I’ve also had a longstanding interest in religious texts—I was a religion major, back in the day—and I still turn to these occasionally as jumping-off points for poems. I tend to think of these poems as midrash, a commentary on these sacred texts, an attempt to reveal some version of them that’s not evident in the common interpretations. I also enjoy doing this with literary texts that aren’t religious but tend to be considered canonical, examining the perspectives that are usually marginalized or omitted in these texts and the conversations about them.

The texts that I’ve turned to most recently for inspiration are the speeches, tweets, and off-the-cuff remarks of the current U.S. president. In these texts, I’m drawn to words that Trump has used so frequently that they’ve lost their sense or that I can now only hear in his voice. Initially, I saw the poems as a way to re-infuse those words with the meanings they had before they were stripped of their sense, but the poems have also become maps of the emotional terrain of this strange time in which we’re living.

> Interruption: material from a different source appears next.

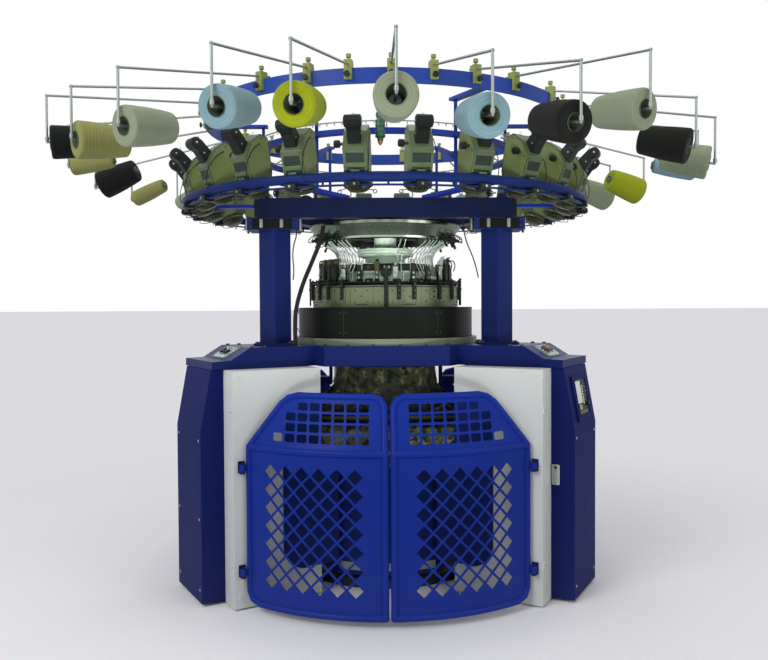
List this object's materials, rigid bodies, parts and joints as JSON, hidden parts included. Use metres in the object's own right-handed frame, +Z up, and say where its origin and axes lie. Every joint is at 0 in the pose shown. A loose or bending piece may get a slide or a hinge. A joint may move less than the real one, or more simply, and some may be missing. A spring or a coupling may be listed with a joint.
{
  "type": "circular knitting machine",
  "caption": "Circular knitting machine: three-legged stand with curved mesh gates, needle head under a ring of yarn feeders, and yarn cones on bent creel arms.",
  "frame": {"origin": "on the floor under the machine's vertical axis", "axes": "+Z up along the needle cylinder's axis, +X to the right of an operator who stands at the front, +Y to the back"},
  "size_m": [2.7551, 2.7423, 2.018],
  "materials": {
    "deep_blue_paint": "deep ultramarine gloss paint",
    "gate_blue_paint": "brighter ultramarine powder coat",
    "pale_grey_paint": "pale grey powder coat",
    "black_paint": "satin black paint",
    "cast_iron": "oiled grey cast iron",
    "machined_steel": "machined steel with an oil film",
    "cam_steel": "ground steel, slightly green",
    "polished_steel": "polished",
    "zinc_steel": "zinc plated",
    "olive_plastic": "olive green moulding",
    "black_plastic": "black moulding",
    "dark_aluminium": "dark anodised",
    "clamp_paint": "yellow green paint",
    "panel_plate": "brushed plate",
    "green_plastic": "green",
    "red_plastic": "red",
    "black_gloss": "black",
    "yarn_pale_green": "wound cotton yarn",
    "yarn_pale_blue": "wound cotton yarn",
    "yarn_lime": "wound cotton yarn",
    "yarn_tan": "wound cotton yarn",
    "yarn_charcoal": "wound cotton yarn",
    "knit": "knitted camouflage cloth",
    "belt_rubber": "black",
    "cable_jacket": "black",
    "lamp_plastic": "dark green lens stack",
    "screen_plastic": "terminal housing",
    "motor_paint": "grey blue paint"
  },
  "bodies": {
    "machine": {"band_cover": "black_paint", "base_plate": "pale_grey_paint", "bed_plate": "deep_blue_paint", "cables": "cable_jacket", "cam_ring": "cam_steel", "columns": "deep_blue_paint", "cones_charcoal": "yarn_charcoal", "cones_lime": "yarn_lime", "cones_pale_blue": "yarn_pale_blue", "cones_pale_green": "yarn_pale_green", "cones_tan": "yarn_tan", "creel_arms": "polished_steel", "creel_clamps": "clamp_paint", "creel_ring": "gate_blue_paint", "dial_cam_cap": "machined_steel", "drive_belt": "belt_rubber", "drive_motor": "motor_paint", "feeder_drums": "dark_aluminium", "feeder_housings": "olive_plastic", "feeder_ring": "gate_blue_paint", "feeder_tensioners": "black_plastic", "gate_hinges": "zinc_steel", "gear_housing": "pale_grey_paint", "guide_cage": "gate_blue_paint", "guide_plate": "black_paint", "leg_covers": "deep_blue_paint", "leg_left": "deep_blue_paint", "leg_rear": "deep_blue_paint", "leg_right": "deep_blue_paint", "levelling_feet": "cast_iron", "ring_spokes": "gate_blue_paint", "side_covers": "pale_grey_paint", "signal_lamp": "lamp_plastic", "switch_panels": "panel_plate", "top_disc": "polished_steel", "top_frame": "deep_blue_paint", "yarn_guide_ring": "zinc_steel"},
    "cabinet_door": {"cabinet_door": "deep_blue_paint", "control_panel": "screen_plastic"},
    "cabinet_latch": {"cabinet_latch": "polished_steel"},
    "start_button": {"start_button": "green_plastic"},
    "stop_button": {"stop_button": "black_gloss"},
    "inch_button": {"inch_button": "black_gloss"},
    "emergency_button": {"emergency_button": "red_plastic"},
    "rotor": {"needle_cylinder": "machined_steel", "ring_gear": "machined_steel", "takedown_frame": "gate_blue_paint", "fabric_tube": "knit"},
    "front_roller": {"front_roller": "polished_steel"},
    "rear_roller": {"rear_roller": "polished_steel"},
    "cloth_roll": {"cloth_roll": "knit"},
    "dial": {"dial": "machined_steel"},
    "pinion_shaft": {"pinion_shaft": "machined_steel"},
    "motor_pulley": {"motor_pulley": "cast_iron"},
    "gate_front_a": {"gate_front_a": "gate_blue_paint"},
    "gate_front_b": {"gate_front_b": "gate_blue_paint"},
    "gate_right_a": {"gate_right_a": "gate_blue_paint"},
    "gate_right_b": {"gate_right_b": "gate_blue_paint"},
    "gate_left_a": {"gate_left_a": "gate_blue_paint"},
    "gate_left_b": {"gate_left_b": "gate_blue_paint"}
  },
  "joints": [
    {"name": "gate_front_a_hinge", "type": "hinge", "parent": "machine", "child": "gate_front_a", "pos_m": [-0.54146, -0.63016, 0.345], "axis": [0, 0, -1], "range_deg": [0, 95]},
    {"name": "gate_front_b_hinge", "type": "hinge", "parent": "machine", "child": "gate_front_b", "pos_m": [0.54146, -0.63016, 0.345], "axis": [0, 0, 1], "range_deg": [0, 95]},
    {"name": "gate_right_a_hinge", "type": "hinge", "parent": "machine", "child": "gate_right_a", "pos_m": [0.81646, -0.15384, 0.345], "axis": [0, 0, -1], "range_deg": [0, 95]},
    {"name": "gate_right_b_hinge", "type": "hinge", "parent": "machine", "child": "gate_right_b", "pos_m": [0.275, 0.784, 0.345], "axis": [0, 0, 1], "range_deg": [0, 95]},
    {"name": "gate_left_a_hinge", "type": "hinge", "parent": "machine", "child": "gate_left_a", "pos_m": [-0.275, 0.784, 0.345], "axis": [0, 0, -1], "range_deg": [0, 95]},
    {"name": "gate_left_b_hinge", "type": "hinge", "parent": "machine", "child": "gate_left_b", "pos_m": [-0.81646, -0.15384, 0.345], "axis": [0, 0, 1], "range_deg": [0, 95]},
    {"name": "cabinet_door_hinge", "type": "hinge", "parent": "machine", "child": "cabinet_door", "pos_m": [0.78827, -0.27267, 0.45], "axis": [0, 0, 1], "range_deg": [0, 90]},
    {"name": "cabinet_latch_turn", "type": "hinge", "parent": "cabinet_door", "child": "cabinet_latch", "pos_m": [0.64438, -0.5479, 0.518], "axis": [-0.5, -0.866, 0], "range_deg": [0, 90]},
    {"name": "start_button_press", "type": "slide", "parent": "machine", "child": "start_button", "axis": [0.4456, 0.2572, -0.8575], "range_m": [0, 0.003], "stiffness_N_per_m": 400, "springref_m": -0.002},
    {"name": "stop_button_press", "type": "slide", "parent": "machine", "child": "stop_button", "axis": [0.4456, 0.2572, -0.8575], "range_m": [0, 0.003], "stiffness_N_per_m": 400, "springref_m": -0.002},
    {"name": "inch_button_press", "type": "slide", "parent": "machine", "child": "inch_button", "axis": [-0.4456, 0.2572, -0.8575], "range_m": [0, 0.003], "stiffness_N_per_m": 400, "springref_m": -0.002},
    {"name": "emergency_button_press", "type": "slide", "parent": "machine", "child": "emergency_button", "axis": [-0.4456, 0.2572, -0.8575], "range_m": [0, 0.003], "stiffness_N_per_m": 400, "springref_m": -0.002},
    {"name": "cylinder_spin", "type": "hinge", "parent": "machine", "child": "rotor", "pos_m": [0, 0, 0.5], "axis": [0, 0, 1], "continuous": true},
    {"name": "front_roller_spin", "type": "hinge", "parent": "rotor", "child": "front_roller", "pos_m": [0, -0.0305, 0.64], "axis": [1, 0, 0], "continuous": true},
    {"name": "rear_roller_spin", "type": "hinge", "parent": "rotor", "child": "rear_roller", "pos_m": [0, 0.0305, 0.64], "axis": [1, 0, 0], "continuous": true},
    {"name": "cloth_roll_spin", "type": "hinge", "parent": "rotor", "child": "cloth_roll", "pos_m": [0, 0, 0.3], "axis": [1, 0, 0], "continuous": true},
    {"name": "dial_spin", "type": "hinge", "parent": "machine", "child": "dial", "pos_m": [0, 0, 1.241], "axis": [0, 0, 1], "continuous": true},
    {"name": "drive_shaft_spin", "type": "hinge", "parent": "machine", "child": "pinion_shaft", "pos_m": [0, 0.32, 0.93], "axis": [0, 0, 1], "continuous": true},
    {"name": "motor_pulley_spin", "type": "hinge", "parent": "machine", "child": "motor_pulley", "pos_m": [0, 0.64, 0.867], "axis": [0, 0, 1], "continuous": true}
  ],
  "couplings": [
    {"joint": "front_roller_spin", "follows": "cylinder_spin", "ratio": 0.16},
    {"joint": "rear_roller_spin", "follows": "cylinder_spin", "ratio": -0.16},
    {"joint": "cloth_roll_spin", "follows": "cylinder_spin", "ratio": 0.048},
    {"joint": "dial_spin", "follows": "cylinder_spin", "ratio": 1},
    {"joint": "drive_shaft_spin", "follows": "cylinder_spin", "ratio": -7},
    {"joint": "motor_pulley_spin", "follows": "cylinder_spin", "ratio": -11.667}
  ]
}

How would you describe your creative process?
My creative process has changed quite a bit lately. I once would have described my process as diligent—for years, I woke early every morning without fail to write before heading to work. I put a great deal of pressure on myself to generate new poems, and if I diverged from my routine, I would scold myself with phrases like, “If you’re not writing, you’re not a writer.”

But of course, that’s not true. I wrote during those years as if some beast were at my back, as if I would be caught and devoured if I slowed the flow of creative work. Sometimes, looking back, I call that beast Midwestern work ethic. Sometimes I call it all those people who said I’d never amount to anything. Sometimes I call it midlife crisis. Whatever its name, I’m glad it’s no longer hounding me.

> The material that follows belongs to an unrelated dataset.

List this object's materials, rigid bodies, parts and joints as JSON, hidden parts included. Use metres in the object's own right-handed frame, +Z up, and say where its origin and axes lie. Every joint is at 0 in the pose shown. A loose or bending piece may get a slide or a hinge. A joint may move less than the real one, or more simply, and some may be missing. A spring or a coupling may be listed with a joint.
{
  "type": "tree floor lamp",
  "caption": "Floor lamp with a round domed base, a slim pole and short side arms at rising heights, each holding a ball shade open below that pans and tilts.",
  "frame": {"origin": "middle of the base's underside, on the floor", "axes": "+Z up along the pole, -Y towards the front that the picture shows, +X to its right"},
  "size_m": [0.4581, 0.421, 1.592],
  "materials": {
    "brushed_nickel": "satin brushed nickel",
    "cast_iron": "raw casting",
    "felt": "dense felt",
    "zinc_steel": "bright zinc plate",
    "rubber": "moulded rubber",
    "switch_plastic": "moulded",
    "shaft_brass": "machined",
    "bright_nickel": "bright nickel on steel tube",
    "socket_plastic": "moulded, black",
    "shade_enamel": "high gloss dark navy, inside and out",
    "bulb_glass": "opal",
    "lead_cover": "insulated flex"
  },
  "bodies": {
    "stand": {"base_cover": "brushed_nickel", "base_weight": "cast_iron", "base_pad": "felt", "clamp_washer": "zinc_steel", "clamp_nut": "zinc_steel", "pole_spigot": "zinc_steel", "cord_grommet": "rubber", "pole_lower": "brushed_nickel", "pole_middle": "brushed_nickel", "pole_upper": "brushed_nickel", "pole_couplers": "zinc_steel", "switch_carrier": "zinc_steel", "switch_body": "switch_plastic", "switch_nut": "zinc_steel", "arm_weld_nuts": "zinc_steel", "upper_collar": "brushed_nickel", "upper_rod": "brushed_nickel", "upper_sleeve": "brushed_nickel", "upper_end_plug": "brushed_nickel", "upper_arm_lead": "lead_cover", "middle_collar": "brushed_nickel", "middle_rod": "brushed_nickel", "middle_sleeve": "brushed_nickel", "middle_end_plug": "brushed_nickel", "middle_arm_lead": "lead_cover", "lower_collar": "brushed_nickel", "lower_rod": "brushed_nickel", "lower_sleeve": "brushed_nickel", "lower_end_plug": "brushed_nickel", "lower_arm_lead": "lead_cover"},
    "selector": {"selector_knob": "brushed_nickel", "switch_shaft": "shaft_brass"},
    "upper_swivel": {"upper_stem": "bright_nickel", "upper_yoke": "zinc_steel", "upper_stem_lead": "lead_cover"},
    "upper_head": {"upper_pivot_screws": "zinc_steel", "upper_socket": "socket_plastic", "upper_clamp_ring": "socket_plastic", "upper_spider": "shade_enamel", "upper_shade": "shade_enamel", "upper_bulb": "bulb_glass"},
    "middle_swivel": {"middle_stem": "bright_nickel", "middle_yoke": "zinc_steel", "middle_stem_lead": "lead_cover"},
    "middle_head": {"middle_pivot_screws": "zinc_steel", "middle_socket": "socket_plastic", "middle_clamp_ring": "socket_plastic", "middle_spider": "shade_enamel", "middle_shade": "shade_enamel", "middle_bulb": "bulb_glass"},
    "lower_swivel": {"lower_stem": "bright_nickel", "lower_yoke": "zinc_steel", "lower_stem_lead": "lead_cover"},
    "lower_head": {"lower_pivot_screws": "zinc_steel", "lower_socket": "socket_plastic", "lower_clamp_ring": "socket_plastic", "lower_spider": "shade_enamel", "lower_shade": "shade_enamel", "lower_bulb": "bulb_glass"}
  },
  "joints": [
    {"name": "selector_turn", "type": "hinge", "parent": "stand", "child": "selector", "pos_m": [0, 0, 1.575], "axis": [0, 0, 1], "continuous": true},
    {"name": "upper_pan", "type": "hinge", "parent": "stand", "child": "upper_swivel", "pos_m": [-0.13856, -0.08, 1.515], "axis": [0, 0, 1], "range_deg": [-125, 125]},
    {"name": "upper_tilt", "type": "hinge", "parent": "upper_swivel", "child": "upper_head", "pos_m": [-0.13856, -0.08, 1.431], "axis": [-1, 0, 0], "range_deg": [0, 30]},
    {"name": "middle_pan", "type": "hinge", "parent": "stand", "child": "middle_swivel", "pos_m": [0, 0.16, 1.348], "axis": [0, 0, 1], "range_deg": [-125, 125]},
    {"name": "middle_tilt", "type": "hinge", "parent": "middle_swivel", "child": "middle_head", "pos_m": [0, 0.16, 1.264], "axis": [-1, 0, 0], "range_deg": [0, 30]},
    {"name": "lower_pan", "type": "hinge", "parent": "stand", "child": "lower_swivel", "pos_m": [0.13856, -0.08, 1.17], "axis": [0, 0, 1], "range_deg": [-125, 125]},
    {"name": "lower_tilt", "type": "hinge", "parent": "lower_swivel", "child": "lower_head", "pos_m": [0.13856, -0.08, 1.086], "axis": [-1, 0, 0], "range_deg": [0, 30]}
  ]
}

Now, I write when I am curious, when I’ve found a spark that I want to fan into a flame. I get an idea or a line or a word that I can’t shake, and then I write about it for hours and then not again for weeks. That feels like the better measure now—not how much I write, but whether I’m still excited to return to a poem or story after time away.

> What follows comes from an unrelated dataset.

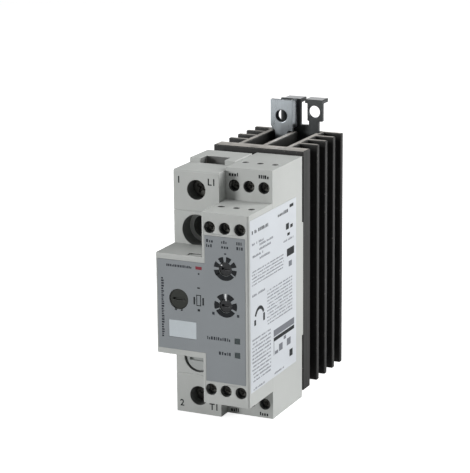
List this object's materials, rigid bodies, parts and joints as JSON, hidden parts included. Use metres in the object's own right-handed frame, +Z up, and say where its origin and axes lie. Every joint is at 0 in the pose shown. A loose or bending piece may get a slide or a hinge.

What is most exciting about receiving a fellowship?
I’m relatively new to Oregon, so the most exciting aspect of the fellowship is the word fellow that’s embedded in it. When I moved here just under three years ago, I didn’t know anyone in the area. Although there’s no shortage of literary lovers in Oregon, it’s been tricky to find the right spaces to get to know other writers.

Yet, already in the few weeks since the fellowships were announced, I’ve had the chance to meet many of the other fellows and Oregon Book Award finalists. Local reading series have reached out to me about being part of their upcoming events. Poets have invited me to join their writing groups and shared recommendations of books they think I might like.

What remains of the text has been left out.